Is there an “Ulema”, a learned college of Islamic savants, who can provide some order to this complicated scene? When the Ottoman Empire, the Safavid or the Qajar Empires in Iran, or the Mogul Empire in India – incidentally, all of them Turkish dynasties – were in action, there might have been some order to “official” Islam. With the break up of these empires all semblance of “official” order that all Muslims would agree on, has disappeared.

Instead we have the “official” Islam of Saudi Arabia, a rather puritanical affair – Wahabi – certainly not acceptable to Turks or Iranians or indeed to many Arabs, which is being exported to whoever is willing to listen. Billions of oil dollars can be very persuasive. They have been effective in getting their message through to Pakistan, Afghanistan and perhaps further East. Many educational institutions have been set up to promote this form of Islam in many places, Europe and Central Asia included. All this seems to go with the kind of autocracy practiced in Saudi Arabia which is rejected out of hand by Turkey, Iran and many others. Khomeini had another version, now being softened by President Hatami; this version is in hot debate even within Iran. But then, Syria, Iraq, Jordan, Egypt have their own versions of autocratic states with various approaches to “official” Islam. Unofficial, quietist, more individualized “brotherhoods” of Sufi Islam flourishes in all these countries. There is a strong current of interest in a more “personal” faith, less political, more spiritual and private. Some speak of it as a “protestant” Islam. “The door of interpretation &endash; closed since al-Ghazzali (d.1111) – must be opened”, it is said. So, there is much talk of a “reform” in Islam especially in Turkey, and Turkish speaking countries in Central Asia, and other places.

Into this amazingly complex picture, then, comes Osama bin Ladin with his message of “war” and “struggle” (Jihad) against the “infidel”. This falls on receptive ears across this part of the world already suffering from the immense difference between the rich and the poor, the deep poverty of the masses no longer tied to the soil, the vast metropolises of the “Third World” struggling to manage from day to day. As if these grievances were not enough, more fertile ground is available. We have the mind bending violence of what is going on in Israel, West Bank and Gaza, and the perceived suspicious role of Big Brother, the US. It is all a combustible mixture. Add on the bombing of Afghanistan, a country that was already ruined by decades of civil war, desperately torn between the ambitions of the Saudi’s against Iran, Pakistan against India, not to speak of the games of Russia and China and you have the makings of really serious trouble.

Did you say “modernization” in Islam?
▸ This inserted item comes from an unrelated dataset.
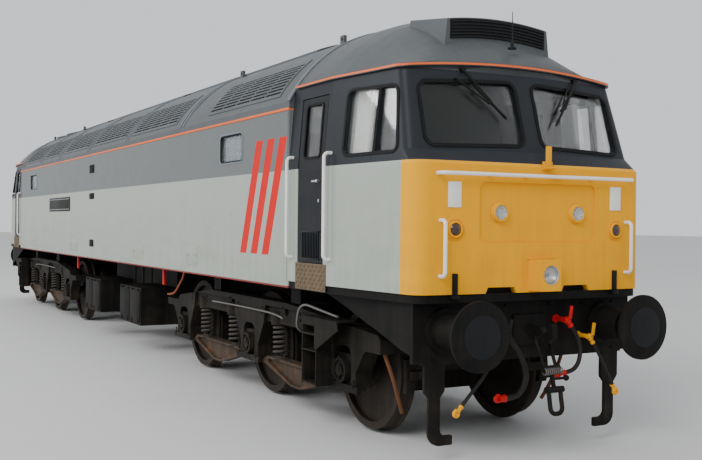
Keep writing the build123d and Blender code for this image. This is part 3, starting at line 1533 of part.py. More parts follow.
def make_axlebox(x):
    """A closed axlebox with a round cover, bored from its inner side for the journal."""
    box = block(
        x - BOX_HALF_LENGTH,
        x + BOX_HALF_LENGTH,
        -BOX_OUTER_Y,
        -BOX_INNER_Y,
        AXLE_Z - BOX_HALF_HEIGHT,
        AXLE_Z + BOX_HALF_HEIGHT,
    )
    cover = rod_y(BOX_COVER_RADIUS, x, -BOX_COVER_Y, -BOX_OUTER_Y, AXLE_Z)
    dish = rod_y(BOX_COVER_RADIUS - BOX_COVER_RIM, x, -BOX_COVER_Y - 5.0, -BOX_COVER_Y + 14.0, AXLE_Z)
    boss = rod_y(BOX_COVER_BOSS, x, -BOX_COVER_Y - 6.0, -BOX_OUTER_Y, AXLE_Z)
    bore_end = JOURNAL_END_Y + BEARING_CLEARANCE
    bore = rod_y(JOURNAL_RADIUS + BEARING_CLEARANCE, x, -bore_end, -BOX_INNER_Y + 5.0, AXLE_Z)
    return joined([box, cover - dish, boss]) - bore


def make_equaliser():
    """The fish-belly I-beam between the outer and the middle axlebox, which carries two springs."""
    seat_low = AXLE_Z - BOX_HALF_HEIGHT
    middle = AXLE_PITCH / 2
    outer_end = AXLE_PITCH + BOX_HALF_LENGTH
    rows = [
        (8.0, seat_low, 0.0),
        (8.0, BEAM_END_Z, 15.0),
        (330.0, BEAM_SHOULDER_Z, 0.0),
        (middle - BEAM_LOW_HALF, BEAM_LOW_Z, 60.0),
        (middle + BEAM_LOW_HALF, BEAM_LOW_Z, 60.0),
        (AXLE_PITCH - 330.0, BEAM_SHOULDER_Z, 0.0),
        (outer_end, BEAM_END_Z, 15.0),
        (outer_end, seat_low, 0.0),
        (AXLE_PITCH - 290.0, seat_low, 40.0),
        (AXLE_PITCH - 400.0, BEAM_SEAT_Z, 40.0),
        (400.0, BEAM_SEAT_Z, 40.0),
        (290.0, seat_low, 40.0),
    ]
    beam = soft_side_plate(rows, -FRAME_Y - BEAM_WIDTH / 2, -FRAME_Y + BEAM_WIDTH / 2)
    pocket_rows = [
        (440.0, BEAM_SEAT_Z - BEAM_FLANGE, 12.0),
        (AXLE_PITCH - 440.0, BEAM_SEAT_Z - BEAM_FLANGE, 12.0),
        (AXLE_PITCH - 410.0, BEAM_SHOULDER_Z + BEAM_FLANGE, 12.0),
        (middle + BEAM_LOW_HALF, BEAM_LOW_Z + BEAM_FLANGE, 25.0),
        (middle - BEAM_LOW_HALF, BEAM_LOW_Z + BEAM_FLANGE, 25.0),
        (410.0, BEAM_SHOULDER_Z + BEAM_FLANGE, 12.0),
    ]
    outer_y = -FRAME_Y - BEAM_WIDTH / 2
    inner_y = -FRAME_Y + BEAM_WIDTH / 2
    beam = beam - soft_side_plate(pocket_rows, outer_y - 10.0, outer_y + BEAM_POCKET)
    return beam - soft_side_plate(pocket_rows, inner_y - BEAM_POCKET, inner_y + 10.0)


def make_spring(x):
    """A coil spring on its seat, turned with a groove between its coils."""
    low = BEAM_SEAT_Z + SPRING_SEAT
    high = FRAME_SOFFIT_Z - SPRING_SEAT
    pitch = (high - low) / SPRING_TURNS
    profile = [(0.0, BEAM_SEAT_Z), (SPRING_RADIUS + 15.0, BEAM_SEAT_Z), (SPRING_RADIUS + 15.0, low)]
    for turn in range(SPRING_TURNS):
        start = low + turn * pitch
        profile.extend([
            (SPRING_CORE, start + 0.12 * pitch),
            (SPRING_RADIUS, start + 0.28 * pitch),
            (SPRING_RADIUS, start + 0.72 * pitch),
            (SPRING_CORE, start + 0.88 * pitch),
        ])
    profile.extend([(SPRING_CORE, high), (0.0, high)])
    outline = Polyline([Vector(r, 0, z) for r, z in profile], close=True)
    return Pos(x, -FRAME_Y, 0) * revolve(make_face(outline), Axis.Z)


def make_brake(axle_x, side, hang_z):
    """The two brake shoes at one side of an axle, each on its arm and hanger."""
    inner = WHEEL_RADIUS + SHOE_CLEARANCE
    outer = inner + SHOE_THICKNESS
    rise = inner * sin(radians(SHOE_ARC / 2))
    ring = rod_y(outer, axle_x, -SHOE_Y - SHOE_WIDTH / 2, -SHOE_Y + SHOE_WIDTH / 2, AXLE_Z)
    ring = ring - rod_y(inner, axle_x, -SHOE_Y - SHOE_WIDTH, -SHOE_Y + SHOE_WIDTH, AXLE_Z)
    x0, x1 = sorted((axle_x, axle_x + side * 2 * outer))
    zone = block(x0, x1, -SHOE_Y - SHOE_WIDTH, -SHOE_Y + SHOE_WIDTH, AXLE_Z - rise, AXLE_Z + rise)
    shoe = ring & zone
    x0, x1 = sorted((axle_x + side * (outer - 12.0), axle_x + side * (outer + HANGER_THICKNESS)))
    arm_y = -STRINGER_Y + STRINGER_WIDTH / 2
    arm = block(x0, x1, -SHOE_Y - 20.0, arm_y, AXLE_Z - 30.0, AXLE_Z + 50.0)
    hanger = block(x0, x1, arm_y - 30.0, arm_y, AXLE_Z + 50.0, hang_z)
    return both_sides(joined([shoe, arm, hanger]))


bogie_frame = make_bogie_frame()
bogie_sides = both_sides(make_bogie_side())
wheelset = make_wheelset()
axleboxes = []
for axle_x in (-AXLE_PITCH, 0.0, AXLE_PITCH):
    axleboxes.extend(both_sides(make_axlebox(axle_x)))
equaliser = make_equaliser()
equalisers = both_ends(both_sides(equaliser))
springs = []
for spring_x in spring_places():
    springs.extend(both_sides(make_spring(spring_x)))


def make_motor(axle_x, direction):
    """A traction motor beside its axle, one plain block."""
    near = AXLE_RADIUS + MOTOR_AXLE_GAP
    x0, x1 = sorted((axle_x + direction * near, axle_x + direction * (near + MOTOR_LENGTH)))
    return block(x0, x1, -MOTOR_HALF_WIDTH, MOTOR_HALF_WIDTH, MOTOR_LOW_Z, MOTOR_HIGH_Z)


brakes = []
for axle_x in (-AXLE_PITCH, 0.0, AXLE_PITCH):
    for side in (-1, 1):
        if axle_x == 0.0:
            hang_z = BOLSTER_LOW_Z
        elif side * axle_x > 0.0:
            hang_z = HEADSTOCK_LOW_Z
        else:
            hang_z = STRINGER_LOW_Z
        brakes.extend(make_brake(axle_x, side, hang_z))

motors = [
    make_motor(-AXLE_PITCH, 1),
    make_motor(0.0, 1),
    make_motor(AXLE_PITCH, -1),
]
for end_name, end_x, turn in (("front", PIVOT_X, 0.0), ("rear", -PIVOT_X, 180.0)):
    place = Pos(end_x, 0, 0) * Rot(0, 0, turn)
    keep(f"bogie_{end_name}_frame", place * bogie_frame)
    keep(f"bogie_{end_name}_sides", [place * shape for shape in bogie_sides])
    keep(f"bogie_{end_name}_axleboxes", [place * shape for shape in axleboxes])
    keep(f"bogie_{end_name}_equalisers", [place * shape for shape in equalisers])
    keep(f"bogie_{end_name}_springs", [place * shape for shape in springs])
    keep(f"bogie_{end_name}_brakes", [place * shape for shape in brakes])
    keep(f"bogie_{end_name}_motors", [place * shape for shape in motors])
    for number, axle_x in enumerate((-AXLE_PITCH, 0.0, AXLE_PITCH), 1):
        keep(f"wheelset_{end_name}_{number}", place * Pos(axle_x, 0, 0) * wheelset)
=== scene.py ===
# %% [markdown]
# # Diesel locomotive: looks
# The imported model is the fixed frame: it holds every main form at its real size. This script paints
# those parts and adds what is too fine for them, such as seals, wipers, bolts, coils and hoses.
# Everything is in metres, with the origin on the ground at mid length, +X towards the near cab.

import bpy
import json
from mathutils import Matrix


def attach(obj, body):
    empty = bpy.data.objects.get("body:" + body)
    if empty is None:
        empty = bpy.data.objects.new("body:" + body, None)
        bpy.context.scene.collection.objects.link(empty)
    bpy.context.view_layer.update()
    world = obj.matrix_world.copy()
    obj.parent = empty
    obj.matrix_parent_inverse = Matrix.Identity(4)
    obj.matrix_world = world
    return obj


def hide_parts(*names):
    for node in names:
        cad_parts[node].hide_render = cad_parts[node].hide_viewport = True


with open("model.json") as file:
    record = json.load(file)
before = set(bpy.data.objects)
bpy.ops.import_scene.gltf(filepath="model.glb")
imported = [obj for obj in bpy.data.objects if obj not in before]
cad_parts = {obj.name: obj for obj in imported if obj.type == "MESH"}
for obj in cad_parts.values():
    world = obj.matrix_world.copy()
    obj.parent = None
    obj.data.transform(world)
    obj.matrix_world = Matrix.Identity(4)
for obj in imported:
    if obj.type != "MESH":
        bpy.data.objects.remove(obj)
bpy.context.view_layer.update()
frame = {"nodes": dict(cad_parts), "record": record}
nodes = frame["nodes"]
print("CAD parts:", len(nodes))

# %%
# Modules and shared values
import json
import math
import random

import bmesh
import bpy
from mathutils import Matrix, Vector

RAIL = 0.028
HALF_WIDTH = 1.346
BUFFER_Y = 0.870
BUFFER_HEIGHT = 1.054
DOORS = (
    # the door's place, and its sign along and across the vehicle
    ("front_right", 1, 1), ("front_left", 1, -1), ("rear_right", -1, 1), ("rear_left", -1, -1),
)
ENDS = (("front", 1), ("rear", -1))
scene = bpy.context.scene
draw = random.Random(7)


def up(height):
    """A height above the rail, as a height above the ground."""
    return RAIL + height


def added(name, data):
    """A new object in the scene."""
    made = bpy.data.objects.new(name, data)
    scene.collection.objects.link(made)
    return made


print("rail top at", RAIL)

# %% [markdown]
# ## Camera
# The picture was taken from the right of the near end, at the height of a person's eyes. A camera
# can be aimed with a Track To constraint, but its roll is then lost, so its three axes are built
# from yaw, pitch and roll and written straight into its matrix.

# %%
# Camera
CAMERA_PLACE = (15.559, -5.332, up(1.927))
SENSOR_WIDTH = 36.0
FOCAL_PIXELS = 948.6
PICTURE_WIDTH = 702.0
yaw = math.radians(29.15)
pitch = math.radians(0.392)
roll = math.radians(0.539)
forward = Vector((
    -math.cos(yaw) * math.cos(pitch),
    math.sin(yaw) * math.cos(pitch),
    -math.sin(pitch),
))
level = forward.cross(Vector((0, 0, 1))).normalized()
upright = level.cross(forward)
right = math.cos(roll) * level + math.sin(roll) * upright
above = -math.sin(roll) * level + math.cos(roll) * upright
camera_data = bpy.data.cameras.new("camera")
camera_data.sensor_width = SENSOR_WIDTH
camera_data.lens = SENSOR_WIDTH * FOCAL_PIXELS / PICTURE_WIDTH
camera_data.clip_end = 500.0
camera = added("camera", camera_data)
turn = Matrix((right, above, -forward)).transposed().to_4x4()
camera.matrix_world = Matrix.Translation(CAMERA_PLACE) @ turn
scene.camera = camera
print("lens", round(camera_data.lens, 2), "mm")

# %% [markdown]
# ## Material helpers
# Every finish below is made of shader nodes that read Object coordinates, so it is fixed to the
# piece and needs no picture. A few short functions make the trees readable: one adds a node with
# its values and links, the others add the nodes that every tree repeats.

# %%
# Node helpers
MASK_EDGE = 0.003


def fill(tree, made, inputs):
    """Link each input of a node to a socket, or set it to a value."""
    for key, value in inputs.items():
        if isinstance(value, bpy.types.NodeSocket):
            tree.links.new(value, made.inputs[key])
        else:
            made.inputs[key].default_value = value


def node(tree, kind, inputs=None, **settings):
    """A node with its settings, its input values and its links."""
    made = tree.nodes.new(kind)
    for key, value in settings.items():
        setattr(made, key, value)
    fill(tree, made, inputs or {})
    return made


def maths(tree, operation, a, b=0.0, c=0.0, clamp=False):
    """The result of a Math node."""
    made = node(tree, "ShaderNodeMath", {0: a, 1: b, 2: c}, operation=operation, use_clamp=clamp)
    return made.outputs[0]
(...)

The Turks have been trying it. They had learned much from Auguste Comte – “Ordem et Progresso” – a tradition which is very much alive among “secular” Turks. The subject is debated by many who take an entire range of theological positions every day in newspapers with circulations in the millions. The feminists too are much in evidence. The “secular” tradition has a long history going back into the 19th century. The “modernizers” in Turkey are watching all this ferment in the Islamic world from their perch in NATO (and their alliance with Israel). Where it will all go is not so certain.

One thing is sure, the more pressure that is placed on the freedom of expression, or the freedom of worship, the more the younger generations will turn to the symbols of Islam as a form of resistance. It is through resistance to “oppression” that religions grow. Resistance breeds solidarity. The opposite is also true: when it is the religious establishment that puts the pressure on, as now in Iran, then the young turn away from it. Did we not see all this in the French and the Russian Revolutions?